There are few quarterbacks who throw a deep ball as well as Joe Flacco.  If only he could make the other throws he needs.  Flacco had just four completions until the Baltimore's last drive of the first half, losing a fumble and throwing an interception in the process.  In that last drive, he completed six, leading Baltimore to a field goal for a 24-6 deficit.  Anquan Boldin has started emerging from a slumber, but it was Ray Rice who got three touchdown runs in the second half and added 63 yards.  Both teams were miserably inefficient on third down and neither team had a pass play average of higher than six yards.  The big surprise was that Beanie Wells not only played but received 22 carries on his bum knee.  He gained 83 yards, just 3.8 per carry, but added a score -- a pretty good day against this Ravens defense.

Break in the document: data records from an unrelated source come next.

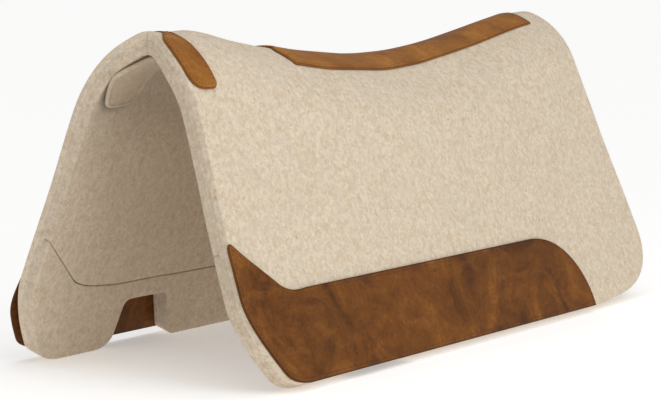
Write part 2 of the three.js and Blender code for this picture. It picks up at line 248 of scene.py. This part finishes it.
def rear_edge(fall):
    """The y of the rear edge at a fall on the flat side."""
    return SPINE_LENGTH + REAR_LEAN * (fall - CROWN_FALL)


def front_corner(inset=0.0):
    """Front edge of the flat side and the lower corner after it."""
    slant = 0.7 * inset
    return path(
        (270, front_edge(270) + inset),
        (16, (300, front_edge(300) + inset), (352 - slant, 12.4 + slant)),
        (12, (364 - inset, 21 + inset), (FLAP_FALL - inset, 50)),
    )


def rear_corner():
    return path(
        (FLAP_FALL, 668),
        (12, (364, 715), (359, 750)),
        (24, (352, 800), (325, rear_edge(325)), (285, rear_edge(285))),
    )


def notch():
    """Strap relief in the lower edge."""
    return path(
        (FLAP_FALL, 114),
        (6, (364, 134), (350, 138)),
        (6, (322, 142)),
        (6, (310, 142), (310, 154)),
        (6, (310, 212)),
        (4, (310, 218), (316, 219.5)),
        (6, (358, 240)),
        (4, (366, 243), (FLAP_FALL, 252)),
    )


def spine_line():
    """The spine, front to rear, as (fall, y)."""
    station = np.linspace(0, SPINE_LENGTH, 180)
    drop, _, arc, tangent = section(station)
    return np.stack([tangent - arc, station + lean(station, 0.0, drop, 0)], axis=-1)


def crown_edge(station):
    """The front or rear edge over the crown, spine to side."""
    _, _, arc, tangent = section(np.array(float(station)))
    reach = np.linspace(0, float(arc), 30)[1:]
    down, past = outer_fall(np.full(len(reach), float(station)), reach)
    return np.stack([tangent - arc + reach, station + lean(station, reach, down, past)], axis=-1)


def felt_outline():
    """Outline of one half, from the spine's front end down the front edge and round."""
    rear = crown_edge(SPINE_LENGTH)[::-1]
    return np.concatenate([crown_edge(0), front_corner(), notch(), rear_corner(), rear, spine_line()[::-1]])


def panel_border(shift):
    """Upper border of the inner felt's lower panel, from the front edge to the lower edge."""
    bend = 288 - shift
    start = 222.0 - shift
    return path(
        (start, front_edge(start)),
        (16, (273 - shift, 40 + shift)),
        (8, (283 - shift, 52 + shift), (bend - 3, 80 + shift), (bend, 118 + shift)),
        (60, (bend, 545 + shift)),
        (24, (bend, 605 + shift), (318, 645 + shift), (FLAP_FALL, 648 + shift)),
    )


def lower_panel_outline():
    return np.concatenate([panel_border(0), notch()[::-1], front_corner()[::-1]])


def upper_panel_outline():
    rear = crown_edge(SPINE_LENGTH)[::-1]
    return np.concatenate([crown_edge(0), panel_border(PANEL_GAP), rear_corner(), rear, spine_line()[::-1]])


def wear_outline(inset=0.0):
    """Wear leather: a blunt point at the front edge, straight along the top, round at the rear."""
    tip_fall = 209 + 2.38 * inset
    tip_y = front_edge(209) - 1 + inset
    blunt = max(15.5 - 2.4 * inset, 3)
    top = 272 + inset
    tip = path(
        (tip_fall + blunt, tip_y - 0.08 * blunt),
        (8, (tip_fall, tip_y), (tip_fall + 0.7 * blunt, tip_y + 0.714 * blunt)),
        (12, (263 + 0.76 * inset, 41 - 0.65 * inset)),
        (10, (top + 3, 54 - inset / 2), (top, 84)),
        (60, (top, 548)),
        (30, (top, 610 - inset / 2), (310 + inset / 2, 660 - inset), (FLAP_FALL - inset, 660 - inset)),
        (60, (FLAP_FALL - inset, 50)),
    )
    return np.concatenate([tip, front_corner(inset)[::-1][1:]])


def wither_front(reach):
    """Station of the strap's front border: at the edge on the left, set back on the right and notched at
    the spine."""
    setback = STRAP_SETBACK * smooth(np.clip((30 - reach) / 22, 0, 1))
    return STRAP_FRONT + setback + STRAP_NOTCH * np.exp(-((reach / STRAP_NOTCH_REACH) ** 2))


def wither_outline(inset=0.0):
    """Strap over the withers, in (station, reach): rounded ends, rounder at the front."""
    rear, end = STRAP_REAR, STRAP_REACH
    ring = []
    for centre_x, centre_y, radius, turn in (
        (wither_front(-end) + 14, -end + 14, 14, math.pi),
        (rear - 8, -end + 8, 8, 1.5 * math.pi),
        (rear - 8, end - 8, 8, 0.0),
        (wither_front(end) + 17, end - 17, 17, 0.5 * math.pi),
    ):
        angle = turn + np.linspace(0, math.pi / 2, 9)
        round_part = np.stack([np.cos(angle), np.sin(angle)], axis=-1) * max(radius - inset, 0.5)
        ring.append(round_part + (centre_x, centre_y))
    straight = np.linspace(0, 1, 42)[1:-1, None]
    long_rear = ring[1][-1] * (1 - straight) + ring[2][0] * straight
    long_front = ring[3][-1] * (1 - straight) + ring[0][0] * straight
    long_front[:, 0] = wither_front(long_front[:, 1]) + inset
    return np.concatenate([ring[0], ring[1], long_rear, ring[2], ring[3], long_front])


def strip_width(station):
    """Half the width of the strip along the spine: it narrows behind the middle."""
    return STRIP_WIDE - STRIP_NARROWING * smooth(np.clip((station - 270) / 360, 0, 1))


def strip_outline(inset=0.0):
    """Strip along the spine, with a shallow notch at its front end."""
    front, rear = STRIP_FRONT + inset, STRIP_REAR - inset
    side = np.linspace(front + STRIP_SLANT, rear, 90)
    right = np.stack([side, strip_width(side) - inset], axis=-1)
    across = np.linspace(strip_width(rear) - inset, -strip_width(rear) + inset, 24)[1:-1]
    back = np.stack([np.full(len(across), rear), across], axis=-1)
    left = np.stack([side[::-1], -strip_width(side[::-1]) + inset], axis=-1)
    width = strip_width(front) - inset
    lips = np.linspace(-width, width, 24)[1:-1]
    dip = STRIP_NOTCH * np.clip(1 - np.abs(lips) / STRIP_NOTCH_REACH, 0, 1)
    ahead = np.stack([front + dip + STRIP_SLANT * np.abs(lips) / width, lips], axis=-1)
    return np.concatenate([right, back, left, ahead])


# ---- Meshes ----


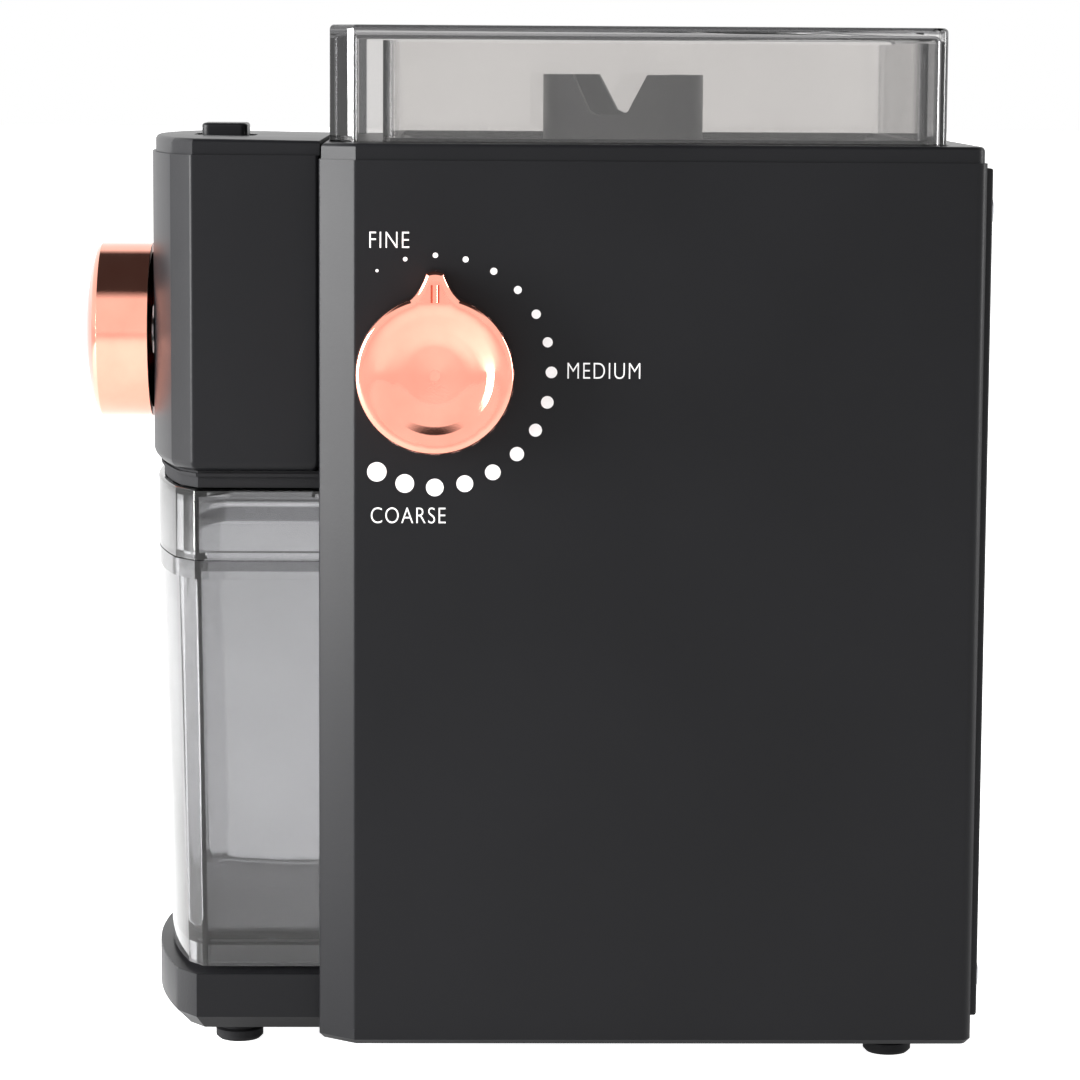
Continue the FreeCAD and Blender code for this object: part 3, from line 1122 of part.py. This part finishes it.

Did Tony Sparano make a deal with the devil or what?  Two weeks straight the Dolphins had a game in hand and blew it late in the second half.  Only one coach could feel worse and that's Wisconsin's.  Eli Manning came through on my prediction he'd have a big day.  He continues to climb up the QB ratings chart and is now third best in the NFL, but perhaps the most important numbers are his 13/5 touchdown-to-interception ratio.  The bad news for the Giants is that even with the return of Justin Tuck, Reggie Bush managed his second 100-yard rushing day of his career.  His other one was also ironically against the Giants back in 2006.  That doesn't mean I'm enticed by Bush or anyone Miami.  Even if I own Brandon Marshall, with Matt Moore under center you have to resign yourself to four or five catches for 45-50 yards a game at best.  Keep an eye on the status of Hakeem Nicks, who left Sunday's game with a hamstring injury.